Apparently no effort was made by plaintiff to effect a rescission under section 1691 of the Civil Code. (Gates v. McLean, 70 Cal. 42, 50 [11 P. 489]; Dunger v. Whitney, 92 Cal.App. 216, 223 [267 P. 933].)

Accordingly, under the pleadings, the application of section 3336 of the Civil Code, supra, in respect to damages for conversion was erroneous and plaintiff must recover, if at all, from the facts found, on the theory that defendant is in possession of money belonging to plaintiff as the result of a breach of contract which makes no provision as to the amount of recovery under such circumstances, and which sum defendant in good conscience ought to pay to plaintiff. (Willett & Burr v. Alpert, 181 Cal. 652, 661 [185 P. 976]; Phelps v. Brown, 95 Cal. 572, 576 [30 P. 774] ; Bray v. Lowery, 163 Cal. 256 [124 P. 1004]; Joshua Tree T. Co. v. Joshua Tree L. Co., 100 Cal.App.2d 590, 596 [224 P.2d 85].)

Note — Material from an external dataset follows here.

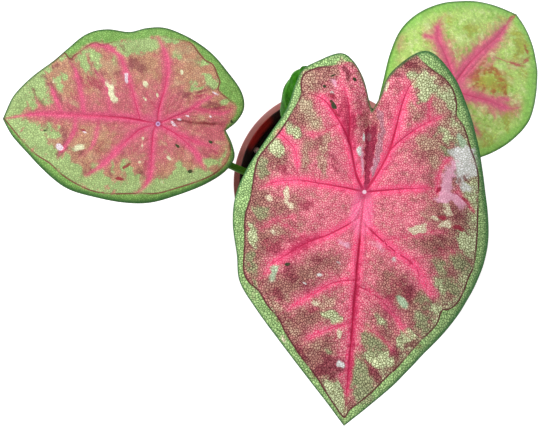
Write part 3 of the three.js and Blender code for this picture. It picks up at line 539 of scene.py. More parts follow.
leftLeaf = {
    "name": "leftLeafBlade",
    "node": "left_leaf_blade",
    "slot": "leaf_rose",
    "at": (-87.0, 27.0, 165.0),
    "heading": 176.9,
    "rings": 80,
    "columns": 330,
    "leftMargin": [
        (-33.5, 1.5), (-37, 8), (-38.5, 15), (-34, 22), (-24, 29), (-10, 35), (3, 39),
        (16, 39.5), (31, 37.5), (44, 34.5), (54, 28.5), (66, 18), (76, 8.5), (82, 0)],
    "rightMargin": [
        (-33.5, 1.5), (-39, -3.5), (-42, -10), (-40, -18), (-33, -27), (-24, -36.5),
        (-13, -43.5), (-1, -48), (9, -48), (18, -46), (29, -47), (39, -44.5), (48, -37.5),
        (57, -29.5), (67, -21.5), (76, -12), (82, 0)],
    "leftSpokes": [
        [(-11, 4.5), (-21, 8), (-38, 15)],
        [(-10, 7), (-16, 12), (-30, 26)],
        [(2, 10), (2, 20), (4, 28), (9, 39)],
        [(8, 4.5), (16, 9), (24, 16), (31, 24), (41, 36)],
        [(20, 1), (40, 5), (49, 14), (58, 25)]],
    "midSpoke": [(14, -2), (37, -3), (61, -3), (82, 0)],
    "rightSpokes": [
        [(-8, -3), (-16, -5.5), (-28, -6.5), (-42, -10)],
        [(-8, -6), (-15, -10.5), (-26, -17), (-38, -21)],
        [(-1, -12), (-3, -22), (-3, -32), (4, -48)],
        [(5, -4), (12, -13), (17, -22), (24, -34), (37, -45)],
        [(20, -6), (36, -10), (44, -20), (54, -32)]],
    "shape": {
        "pitch": 0.15, "tipCurl": 0.0015, "lobeCurl": 0.003, "sideCurl": 0.0035,
        "channel": 2, "channelWidth": 8, "crease": 4, "creaseWidth": 5, "creaseLength": 30,
        "wave": 1.2, "waves": 4, "quilt": 0.6},
    "veins": [
        ([(0, 0), (10.2, -1.6), (20, -2.5), (40.2, -2.8), (60.8, -3), (70, -2), (80, -0.3)], 1, 1),
        ([(9, -1.6), (13.5, -15), (20.2, -31), (23.4, -34.5), (30.3, -38.3), (39, -38),
          (45.2, -33)], 0.5, 0.75),
        ([(0, 0), (0, -6.3), (-2.5, -17.6), (-3.3, -29), (-0.7, -36.6), (2.8, -43)], 0.7, 0.9),
        ([(0, 0), (-6, -3), (-15, -7), (-21.8, -12), (-28.5, -16)], 0.7, 0.8),
        ([(-17, -8), (-23.4, -7.2), (-31, -6.5), (-38.3, -9.6)], 0.4, 0.6),
        ([(0, 0), (-6.3, 3), (-14.7, 6.4), (-28.6, 10.5)], 0.7, 0.9),
        ([(-9, 4.6), (-14.5, 8.5), (-20, 14), (-24.2, 21)], 0.6, 0.85),
        ([(0, 0), (2, 4), (2.3, 16), (3, 26.6), (7, 33), (9.8, 34.2)], 0.75, 0.9),
        ([(2, 0.5), (9.6, 3.7), (18.7, 12.8), (28.4, 22.5), (35.8, 27)], 0.75, 0.9),
        ([(42, -2.5), (42.7, 6), (48.3, 15.3), (50.8, 19)], 0.15, 0.75),
        ([(30, -2), (31.5, 10), (35.5, 15.3), (38.8, 18.5)], 0.12, 0.55),
        ([(38, -3), (39, -10), (43.5, -25), (47, -30)], 0.15, 0.85),
        ([(49, -3), (52, -8.8), (57.3, -19)], 0.15, 0.75),
        ([(60, -3), (62.5, -8), (64.5, -12)], 0.12, 0.45),
        ([(24, -2.6), (27.3, -18), (35.7, -27.5)], 0.15, 0.6),
        ([(58, -2.5), (58.8, 3)], 0.12, 0.4)],
    "bound": [
        (-33, 3), (-35.8, 8), (-36, 14), (-32, 20.5), (-24, 26), (-8, 32), (0, 34.2), (7, 34.4),
        (12.6, 34.9), (22.7, 35.4), (32, 34.4), (41, 31), (47.5, 27.3), (54.5, 21.7),
        (62, 17.5), (70.3, 10.6), (81, 0), (85, -2), (79, -13), (69, -24), (58.5, -33),
        (52, -35), (47, -31), (45, -33), (42, -35), (37.5, -38.5), (34, -39.6), (30.5, -38.5),
        (22, -41), (12, -42), (4, -43.5), (-5, -42.5), (-13.4, -40.8), (-17.7, -36.3),
        (-21.5, -32.3), (-25.6, -30), (-28, -25), (-29.5, -21.5), (-29, -17.5), (-34, -13.5),
        (-38, -10.5), (-37.5, -6), (-33.8, -0.5)],
    "boundGaps": [(10, -42, 20, 4, 1.2), (-37, -6, 8, 7, 1.2)],
    "flushReach": 3.3, "glowReach": 8, "endFade": 0.5, "centreReach": 34,
    "heart": (2, 0, 10, 10, 0.5),
    "rimShadeSide": 1.2, "sideShadeDepth": 0.0,
    "greenEdge": 0.85, "greenReach": 12, "greenSides": [(1, 5, 20), (0, 50, 62)],
    "greenClear": (15, 30), "boundClear": (4, 8),
    "rosy": [
        (-28, 5, 7, 7, 0.7), (-22, 12, 6, 5, 0.5), (-30, -2, 6, 6, 0.5), (28, -8, 14, 5, 0.6),
        (50, -8, 8, 3, 0.5), (24, -14, 8, 8, 0.5)],
    "marks": {
        "green": [
            (73, -9, 8.5, 5, 1.5, 55), (63, -17.5, 6, 4, 1.4, 5), (59, -11, 5, 2.8, 1.1, 150),
            (66, -9, 5, 3, 0.9, 120), (21, -35, 3.5, 2.6, 0.9, 30), (24, -30, 4, 1.6, 0.6, 110),
            (52, -18.5, 5.5, 2, 0.9, 115), (49, -22.5, 2.6, 1.8, 1, 140), (51, -31.5, 2.5, 1.4, 1, 25),
            (58, -25, 2.8, 1.4, 0.9, 20), (40.5, -33.5, 4.4, 2.5, 1, 35),
            (38, -26.5, 5.5, 2.1, 1.1, 130), (33.5, -31, 5.8, 2.6, 0.9, 115),
            (25.5, -41, 5.7, 2.3, 1.2, 165), (17, -36.5, 6, 2.6, 0.6, 175),
            (10.5, -40, 10, 4.5, 1.2, 175), (13.5, -34.5, 4.1, 2, 0.9), (-4.5, -42, 4.6, 1.7, 1.1, 165),
            (-8.5, -33.5, 2.8, 1.7, 0.6, 150), (-21.5, -31, 2.8, 1.6, 1, 20),
            (-10, -37, 7, 2.2, 0.5, 15), (-17.5, -32, 4, 2.6, 0.6, 60),
            (-24.5, -22, 4.6, 2.5, 1.3, 150), (-16.5, -20, 2.7, 1.6, 1, 50),
            (-19, -18, 3.8, 0.9, 1, 20), (-32.5, -18.5, 4.4, 2.4, 1.2, 145),
            (-32.5, -12, 3, 1.6, 1.1, 35), (71, 4, 9, 4.3, 1.3, 155), (62, 12.5, 9.6, 4.7, 1.3, 150),
            (54, 6, 5.2, 3.2, 1.1, 140), (62, 3.5, 3.7, 2.3, 0.8, 120), (51.5, 19, 7.7, 2.3, 1, 140),
            (44.5, 21.5, 4.6, 1.9, 0.9, 105), (40.5, 25, 4.9, 2.5, 1.1, 115),
            (43, 14, 2.4, 1.4, 0.8, 145), (29, 26.5, 5.9, 3, 1.1, 105), (22, 30.5, 5.8, 2.2, 1.1, 155),
            (34, 31, 3.3, 1.4, 1, 165), (21.5, 22.5, 3.9, 1.1, 0.9, 100), (16.5, 22.5, 3.8, 1.3, 1, 95),
            (13, 23, 5, 1.9, 1.1, 105), (9.5, 28.5, 3.9, 1.7, 1, 40), (13, 32.5, 4.7, 1.4, 1.1, 175),
            (-4, 30.5, 9.2, 3.3, 1.3, 20), (-14, 23.5, 5.2, 3, 1.2, 125), (-22, 24, 5.1, 2.4, 1.1),
            (-27.5, 17.5, 5.1, 2.1, 0.9), (-33.5, 13.5, 3.9, 1.6, 1, 70)],
        "beige": [
            (25.5, -27.5, 5.8, 2.6, 0.8, 155), (23.5, -20.5, 2.9, 1.1, 0.9, 115),
            (43, -8.5, 3.4, 1.4, 0.8, 160), (30.5, -9.5, 3.5, 1.4, 0.6, 145),
            (-11.5, -36.5, 6.5, 1.9, 0.8, 10), (-14, -31.5, 4.4, 1.6, 0.7, 170),
            (-9, -21, 3.8, 1.9, 0.6, 155), (-22, -3.5, 3.7, 1.3, 0.7, 160),
            (-2.5, 9.5, 3, 1.4, 0.7, 160), (-6.5, 15.5, 3.8, 1.6, 0.7, 130),
            (-16, 14, 3.5, 1.6, 0.6, 155), (32.5, 17, 3.7, 2, 0.7), (7.5, 16, 3.8, 1.7, 0.6, 5),
            (49, -10, 3.7, 1.4, 0.5, 130), (-30.5, 7.5, 3.5, 1.1, 0.7, 160)],
        "crimson": [
            (34.5, -19.5, 9.5, 3, 0.9, 165), (41.5, -11, 6, 1.9, 0.5, 135), (29, 0.6, 7.5, 2.2, 0.5, 5),
            (42, 7, 5, 1.6, 0.8, 70), (29.5, 12.5, 5, 2.1, 0.6, 75), (4.5, 19.5, 7.5, 1.5, 0.5, 95),
            (-20.5, -14.5, 6, 0.9, 0.8, 10), (-27.5, -8.5, 9, 0.8, 0.7, 10),
            (-29, 12, 6, 1.3, 0.6, 175), (3, -10, 5, 1.6, 0.5, 115)],
        "maroon": [
            (45, -28.5, 5.3, 2, 1, 115), (41.5, -20, 4.7, 1.4, 0.9, 105),
            (36, -28.5, 4.5, 1.3, 0.8, 115), (30.5, -23.5, 5.2, 1.7, 0.8, 155),
            (54, -27.5, 2.7, 1.5, 1, 160), (60, -21.5, 2.6, 0.9, 1, 165),
            (56, -17.5, 4.4, 1.2, 0.9, 125), (51.5, -11.5, 4.4, 1.7, 0.7, 125),
            (65, -13.5, 3.3, 1, 0.9, 120), (61.5, -9.5, 3.5, 1.7, 0.6, 135),
            (11.5, -28.5, 5.6, 3.4, 1.1, 155), (21.5, -24, 3.8, 2, 0.7, 145),
            (31, -40.5, 2.1, 0.7, 1, 105), (20, -37.5, 3.7, 1.2, 0.7, 125),
            (-12.5, -15, 4.4, 2.2, 0.9, 160), (-20, -16.5, 3.8, 0.8, 1, 15),
            (-24.5, -19, 2.3, 0.9, 0.8, 155), (-24.5, -10, 6.4, 1.9, 1, 5), (47, 8, 5.9, 2.2, 0.7, 100),
            (49.5, 16.5, 3.4, 1.3, 1.1, 60), (45.5, 12.5, 3.5, 1.4, 0.9, 50),
            (39, 16.5, 4.1, 1.4, 0.8, 15), (36.5, 21, 3.1, 0.8, 0.9, 145), (34, 25, 3.1, 1.1, 0.8, 20),
            (22.5, 25, 4.2, 0.8, 0.9, 95), (7.5, 24, 3.1, 1.6, 0.9, 150),
            (16.5, 13.5, 4.9, 1.9, 0.6, 70), (57.5, 3, 2.8, 1.1, 0.6, 110),
            (-27, 14.5, 4.6, 1.1, 0.6, 170)],
        # along the crease between the lobes: crimson colour with painted shade over it
        "crease": [
            (-11, -2, 5.6, 0.7, 1.2, 175), (-23.5, -1.3, 8.4, 0.7, 1), (-18, -4.5, 4.9, 0.5, 0.6, 5)],
        "pale": [
            (24.5, -15.5, 5, 1.8, 1.5, 115), (7, -19, 2.6, 0.9, 1.4, 125), (1, -14, 1.2, 0.6, 1.2, 120),
            (7, -12, 1.3, 0.6, 1.1, 125), (-10.5, -26, 1.3, 0.8, 1.3, 120), (39, 13, 3.5, 2, 1.5, 15),
            (-6.5, 16.5, 1.6, 0.8, 1.2, 150), (7, 7.5, 0.9, 0.6, 1.2, 95), (7, 11.5, 2.1, 0.5, 0.7, 95),
            (8, 19, 1, 0.8, 0.8, 140), (55, -19.5, 1, 0.7, 0.9, 140), (-3.5, 28.5, 1.2, 0.6, 1, 140)],
        "white": [
            (17, -22, 2.5, 0.8, 1.3, 100), (-27.5, -16, 2.1, 0.5, 1.3, 155),
            (49.5, 13, 1.8, 1.5, 1.4, 155), (-10.5, -2.6, 1.3, 0.5, 1.2, 165),
            (-7.5, -0.3, 2.1, 0.7, 1.2, 145), (-14.5, -4.2, 1.2, 0.5, 1.1, 155),
            (37, 5.5, 1.4, 0.6, 1, 150), (-25.5, -4.7, 1, 0.5, 1, 155)],
        "red": [
            (18, 28, 2.5, 0.9, 1.3, 175), (14.5, 21.5, 2.6, 0.8, 1.4, 40), (38, 4.5, 1.9, 0.7, 1.2)],
        "speck": [
            (-10.5, 10.5, 0.9, 0.7, 1.5, 155), (-26.5, 8, 0.9, 0.7, 1.5, 5),
            (-17.5, 22.5, 1.4, 0.9, 1.6, 175), (-36.5, -3, 1, 0.6, 1.3, 120), (58, 5.5, 1, 0.6, 1.2)]},
}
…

It is a general principle of law that where there is a rescission the party rescinding cannot keep the profits received from the property he is returning to the vendor. (25 Cal.Jur. 723, § 194; Dunger v. Whitney, 92 Cal.App. 216, 223 [267 P. 933] ; Gates v. McLean, 70 Cal. 42, 50 [11 P. 489]; 36 Cal.L.Rev. 607; Murdock v. Fisher Finance Corp., 79 Cal.App. 787, 791 [251 P. 319].)

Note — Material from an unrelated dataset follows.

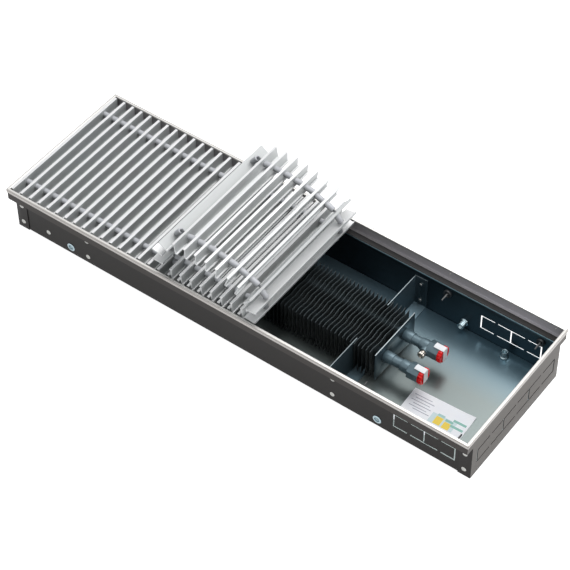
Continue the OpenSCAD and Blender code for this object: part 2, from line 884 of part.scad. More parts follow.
module instruction_card() {
    color([0.93, 0.94, 0.96])
        translate([panel_in - card_inset, card_wall_gap - wall_in, sheet_t])
            rotate([0, 0, -card_turn])
                translate([-card_l, 0, 0])
                    cube([card_l, card_w, card_t]);
}

// Grille bar: a Z, with its flange to the left of the web and its foot to the right.
module bar_section() {
    top_z = bar_h / 2 - bar_top_t;
    foot_z = -bar_h / 2 + bar_foot_t;
    difference() {
        union() {
            translate([-bar_right, -bar_h / 2])
                square([bar_web_t, bar_h]);
            translate([bar_top_left, top_z])
                square([bar_top_w, bar_top_t]);
            translate([-bar_right, -bar_h / 2])
                square([bar_foot_w, bar_foot_t]);
            translate([-bar_right - bar_fillet_r, top_z - bar_fillet_r])
                square([bar_fillet_r + bar_right, bar_fillet_r]);
            translate([0, foot_z])
                square([bar_foot_r + bar_right, bar_foot_r]);
        }
        translate([-bar_right - bar_fillet_r, top_z - bar_fillet_r])
            circle(r = bar_fillet_r);
        translate([bar_right + bar_foot_r, foot_z + bar_foot_r])
            circle(r = bar_foot_r);
    }
}

module grille_bar() {
    difference() {
        along_y(bar_l)
            bar_section();
        for (y = cord_ys)
            translate([bar_top_left, y, 0])
                rotate([0, 90, 0])
                    cylinder(h = bar_foot_right - bar_top_left, r = cord_hole_r);
    }
}

// The two sleeves that keep a bar off the one before it.
module spacer_pair(more) {
    for (y = cord_ys)
        translate([-spacer_off, y, 0])
            rotate([0, -90, 0])
                difference() {
                    cylinder(h = spacer_l + more, d = spacer_d);
                    translate([0, 0, -1])
                        cylinder(h = spacer_l + more + 2, r = cord_hole_r);
                }
}

module at_station(s) {
    translate([station_x(s), 0, station_z(s)])
        rotate([0, -s[2], 0])
            children();
}

module flat_bars() {
    color([0.86, 0.86, 0.85])
        for (i = [0 : tight_bars + loose_bars - 1])
            translate([flat_x(i), 0, bar_z])
                grille_bar();
}

module flat_spacers() {
    color([0.75, 0.76, 0.77])
        for (i = [1 : tight_bars + loose_bars - 1])
            translate([flat_x(i), 0, bar_z])
                spacer_pair(0);
}

module flat_cords() {
    color([0.3, 0.3, 0.32])
        for (y = cord_ys)
            translate([bar_first - spacer_off, y, bar_z])
                rotate([0, 90, 0])
                    cylinder(h = bar_last - bar_first + 2 * spacer_off, d = cord_d);
}

module fold_bar_1() {
    color([0.86, 0.86, 0.85])
        at_station(fold_stations[0])
            grille_bar();
}

module fold_bar_2() {
    color([0.86, 0.86, 0.85])
        at_station(fold_stations[1])
            grille_bar();
}

module fold_bar_3() {
    color([0.86, 0.86, 0.85])
        at_station(fold_stations[2])
            grille_bar();
}

module fold_spacers_1() {
    color([0.75, 0.76, 0.77])
        at_station(fold_stations[0])
            spacer_pair(0);
}

module fold_spacers_2() {
    color([0.75, 0.76, 0.77])
        at_station(fold_stations[1])
            spacer_pair(0);
}

module fold_spacers_3() {
    color([0.75, 0.76, 0.77])
        at_station(fold_stations[2])
            spacer_pair(0);
}

module top_bars() {
    color([0.86, 0.86, 0.85])
        for (s = top_stations)
            at_station(s)
                grille_bar();
}

module top_spacers() {
    color([0.75, 0.76, 0.77])
        for (i = [0 : len(top_stations) - 1])
            at_station(top_stations[i])
                spacer_pair(i == 0 ? 0 : top_spacer_more);
}

module left_fold_bars() {
    color([0.86, 0.86, 0.85])
        for (s = left_stations)
            at_station(s)
                grille_bar();
}

module left_fold_spacers() {
    color([0.75, 0.76, 0.77])
        for (s = left_stations)
            at_station(s)
                spacer_pair(0);
}

module at_inner(i) {
    translate([inner_x(i), 0, inner_z])
        children();
}

module inner_bars() {
    color([0.86, 0.86, 0.85])
        for (i = [0 : inner_bars_n - 1])
            at_inner(i)
                grille_bar();
}

// Cords: straight through a bar and its sleeves, with a bend where the roll turns sharply.
module cord_stub(reach, lead) {
    for (y = cord_ys)
        translate([spacer_off + lead, y, 0])
            rotate([0, -90, 0])
                cylinder(h = lead + bar_web_t + spacer_l + reach, d = cord_d);
}

module cord_bend(a, b) {
    for (y = cord_ys)
        translate([0, y, 0]) {
            translate(a)
                rotate([0, atan2(b[0] - a[0], b[2] - a[2]), 0])
                    cylinder(h = norm(b - a), d = cord_d);
            for (p = [a, b])
                translate(p)
                    sphere(d = cord_d + cord_knuckle);
        }
}

sleeve_mouth = -bar_web_t / 2 - spacer_l;
module fold_cords_1() {
    color([0.3, 0.3, 0.32])
        at_station(fold_stations[0])
            cord_stub(0, 0);
}

module fold_cords_2() {
    color([0.3, 0.3, 0.32])
        at_station(fold_stations[1])
            cord_stub(0, 0);
}

module fold_cords_3() {
    color([0.3, 0.3, 0.32])
        at_station(fold_stations[2])
            cord_stub(0, 0);
}

module top_cords() {
    color([0.3, 0.3, 0.32])
        for (i = [0 : len(top_stations) - 1])
            at_station(top_stations[i])
                cord_stub(i == 0 ? cord_show : 0, 0);
}

module left_fold_cords() {
    last_top = top_stations[len(top_stations) - 1];
    color([0.3, 0.3, 0.32])
        for (i = [0 : len(left_stations) - 1])
            if (i < len(left_stations) - 1) {
                prev = i == 0 ? last_top : left_stations[i - 1];
                at_station(left_stations[i])
                    cord_stub(cord_run, i == 0 ? cord_lead : 0);
                cord_bend(beside(left_stations[i], sleeve_mouth - cord_run),
                    beside(prev, bar_web_t / 2 + cord_lead));
            } else {
                at_station(left_stations[i])
                    cord_stub(0, 0);
            }
}

module inner_cords() {
    inner_first = [(inner_x(0) - bar_last) / roll_step, (inner_z - bar_z) / roll_step, 0];
    color([0.3, 0.3, 0.32]) {
        for (i = [1 : inner_bars_n - 1])
            at_inner(i)
                cord_stub(0, 0);
        at_inner(0)
            cord_stub(cord_hang, 0);
        cord_bend(beside(inner_first, sleeve_mouth - cord_hang),
            beside(left_stations[2], bar_web_t / 2 + cord_hang));
    }
}

module inner_spacers() {
    color([0.75, 0.76, 0.77])
        for (i = [0 : inner_bars_n - 1])
            at_inner(i)
                spacer_pair(0);
}

trough();
end_panel_left();
end_panel_right();
end_panel_rivets();
edging_front();
edging_back();
edging_left();
edging_right();
damping_strips();
saddle_bracket_left();
saddle_bracket_right();
bracket_rivets();
fin_pack();
exchanger_plate_left();
exchanger_plate_right();
water_tubes();
return_bend();
tube_sleeves();
fitting_front();
valve_tee_rear();
bleed_valve_body();
bleed_screw();
cap_front();
cap_rear();
cap_tape_front();
cap_tape_rear();
wall_rivet_nuts();
floor_rivet_nuts();
stud_bushes();
studs();
edging_screws();
instruction_card();
flat_bars();
flat_spacers();
flat_cords();
fold_bar_1();
fold_spacers_1();
fold_bar_2();
fold_spacers_2();
fold_bar_3();
fold_spacers_3();
top_bars();
top_spacers();
left_fold_bars();
left_fold_spacers();
inner_bars();
inner_spacers();
fold_cords_1();
fold_cords_2();
fold_cords_3();
top_cords();
left_fold_cords();
inner_cords();
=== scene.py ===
"""Looks of a trench convector heater whose roll-up bar grille is partly rolled back."""
import json
import math

import bmesh
import bpy
from mathutils import Matrix, Vector

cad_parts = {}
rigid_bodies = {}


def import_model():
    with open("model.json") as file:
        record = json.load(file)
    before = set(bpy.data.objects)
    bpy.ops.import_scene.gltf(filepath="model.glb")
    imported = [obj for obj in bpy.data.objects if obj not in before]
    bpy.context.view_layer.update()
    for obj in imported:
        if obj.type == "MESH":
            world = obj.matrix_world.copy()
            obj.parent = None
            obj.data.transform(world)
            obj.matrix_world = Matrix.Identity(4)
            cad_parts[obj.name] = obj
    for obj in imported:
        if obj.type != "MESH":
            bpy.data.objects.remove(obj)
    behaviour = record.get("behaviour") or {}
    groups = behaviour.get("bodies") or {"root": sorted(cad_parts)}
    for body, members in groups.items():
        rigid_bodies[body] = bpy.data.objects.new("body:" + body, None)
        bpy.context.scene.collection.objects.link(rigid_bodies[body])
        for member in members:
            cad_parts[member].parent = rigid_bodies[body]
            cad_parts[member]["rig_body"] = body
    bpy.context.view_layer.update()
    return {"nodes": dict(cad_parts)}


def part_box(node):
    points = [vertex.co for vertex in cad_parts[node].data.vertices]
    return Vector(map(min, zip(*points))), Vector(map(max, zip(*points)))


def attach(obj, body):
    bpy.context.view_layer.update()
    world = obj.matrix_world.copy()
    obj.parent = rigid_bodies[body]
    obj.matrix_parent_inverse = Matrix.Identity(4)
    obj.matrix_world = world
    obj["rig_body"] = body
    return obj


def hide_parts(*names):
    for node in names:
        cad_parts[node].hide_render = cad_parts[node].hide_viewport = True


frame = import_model()
nodes = frame["nodes"]
MM = 0.001

# The camera stands high to the right of the front wall, three metres off, with a long lens.
# Its angles, distance and lens come from fitting the trough's corners in the photograph.
azimuth, elevation, tilt = (math.radians(angle) for angle in (36.805, 48.085, -0.567))
aim = Vector((15.92, -6.45, 43.0)) * MM
distance = 2996.9 * MM
focal_pixels, frame_pixels = 2111.5, 570
away = Vector((math.sin(azimuth) * math.cos(elevation),
               -math.cos(azimuth) * math.cos(elevation), math.sin(elevation)))
level = Vector((math.cos(azimuth), math.sin(azimuth), 0))
upward = away.cross(level)
right = math.cos(tilt) * level + math.sin(tilt) * upward
upright = math.cos(tilt) * upward - math.sin(tilt) * level
camera = bpy.data.objects.new("camera", bpy.data.cameras.new("camera"))
camera.data.sensor_width = 36
camera.data.lens = camera.data.sensor_width * focal_pixels / frame_pixels
camera.data.clip_start, camera.data.clip_end = 0.05, 30
turned = Matrix((right, upright, away)).transposed().to_4x4()
camera.matrix_world = Matrix.Translation(aim + away * distance) @ turned
bpy.context.scene.collection.objects.link(camera)
bpy.context.scene.camera = camera
bpy.context.scene.view_settings.view_transform = "Standard"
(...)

While it is true that the trial court’s written opinion constitutes no part of the judgment roll and does not serve the function of finding, yet where any possible doubt exists it may he referred to for explaining the judge’s decision. (Vol. 3, Am.Jur., p. 462, § 897.) When the court’s memorandum opinion is referred to in the instant case there is no doubt that the court erroneously applied a tort measure of damages under section 3336 of the Civil Code.

The action should be retried with the issues clarified, and with findings responsive to the issues actually presented.

Judgment reversed. Each party to hear own costs on appeal.

Barnard, P. J., and Mussell, J., concurred.

A petition for a rehearing was denied August 18, 1954.